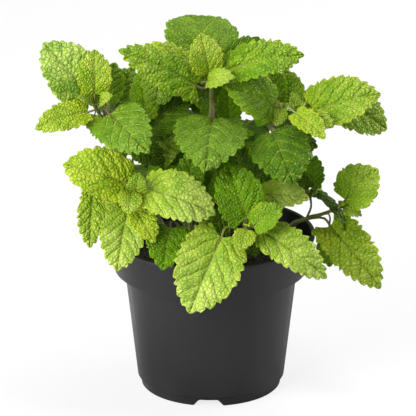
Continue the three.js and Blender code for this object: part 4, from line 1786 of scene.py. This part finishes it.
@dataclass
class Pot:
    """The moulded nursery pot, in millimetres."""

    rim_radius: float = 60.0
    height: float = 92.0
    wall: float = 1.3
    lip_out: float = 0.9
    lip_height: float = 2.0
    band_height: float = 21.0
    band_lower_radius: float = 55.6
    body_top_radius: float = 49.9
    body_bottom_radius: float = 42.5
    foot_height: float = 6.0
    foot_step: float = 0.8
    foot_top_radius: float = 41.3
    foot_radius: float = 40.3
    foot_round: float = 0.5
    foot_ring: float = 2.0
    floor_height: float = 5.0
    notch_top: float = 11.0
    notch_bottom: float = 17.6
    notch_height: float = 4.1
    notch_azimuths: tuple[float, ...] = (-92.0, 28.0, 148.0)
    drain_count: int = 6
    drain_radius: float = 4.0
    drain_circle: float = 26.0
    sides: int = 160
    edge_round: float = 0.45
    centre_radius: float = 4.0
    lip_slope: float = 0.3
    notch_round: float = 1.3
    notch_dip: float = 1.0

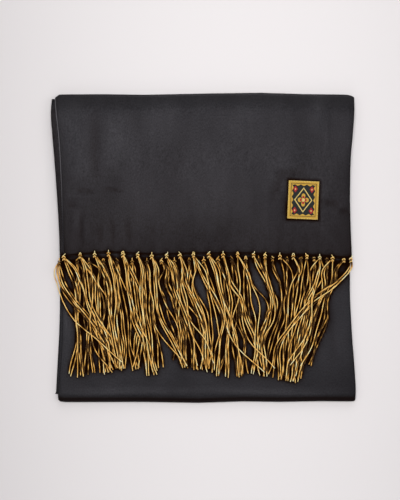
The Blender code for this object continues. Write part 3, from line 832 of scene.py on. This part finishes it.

^^^^^^^^^^^^^^^^

→ WHAT YOU WILL DO: Repeat the data verbatim.

→ COMPLETE ANSWER:
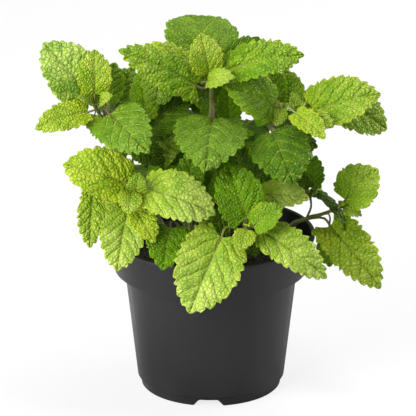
Continue the three.js and Blender code for this object: part 4, from line 1786 of scene.py. This part finishes it.
@dataclass
class Pot:
    """The moulded nursery pot, in millimetres."""

    rim_radius: float = 60.0
    height: float = 92.0
    wall: float = 1.3
    lip_out: float = 0.9
    lip_height: float = 2.0
    band_height: float = 21.0
    band_lower_radius: float = 55.6
    body_top_radius: float = 49.9
    body_bottom_radius: float = 42.5
    foot_height: float = 6.0
    foot_step: float = 0.8
    foot_top_radius: float = 41.3
    foot_radius: float = 40.3
    foot_round: float = 0.5
    foot_ring: float = 2.0
    floor_height: float = 5.0
    notch_top: float = 11.0
    notch_bottom: float = 17.6
    notch_height: float = 4.1
    notch_azimuths: tuple[float, ...] = (-92.0, 28.0, 148.0)
    drain_count: int = 6
    drain_radius: float = 4.0
    drain_circle: float = 26.0
    sides: int = 160
    edge_round: float = 0.45
    centre_radius: float = 4.0
    lip_slope: float = 0.3
    notch_round: float = 1.3
    notch_dip: float = 1.0

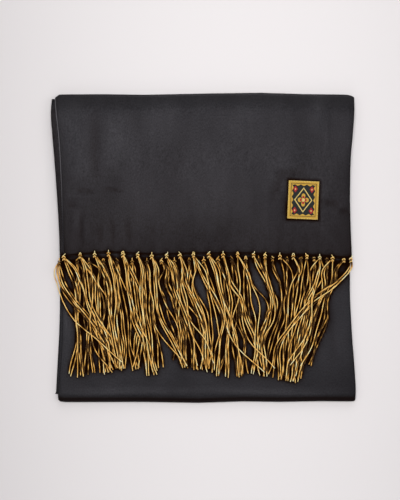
The Blender code for this object continues. Write part 3, from line 832 of scene.py on. This part finishes it.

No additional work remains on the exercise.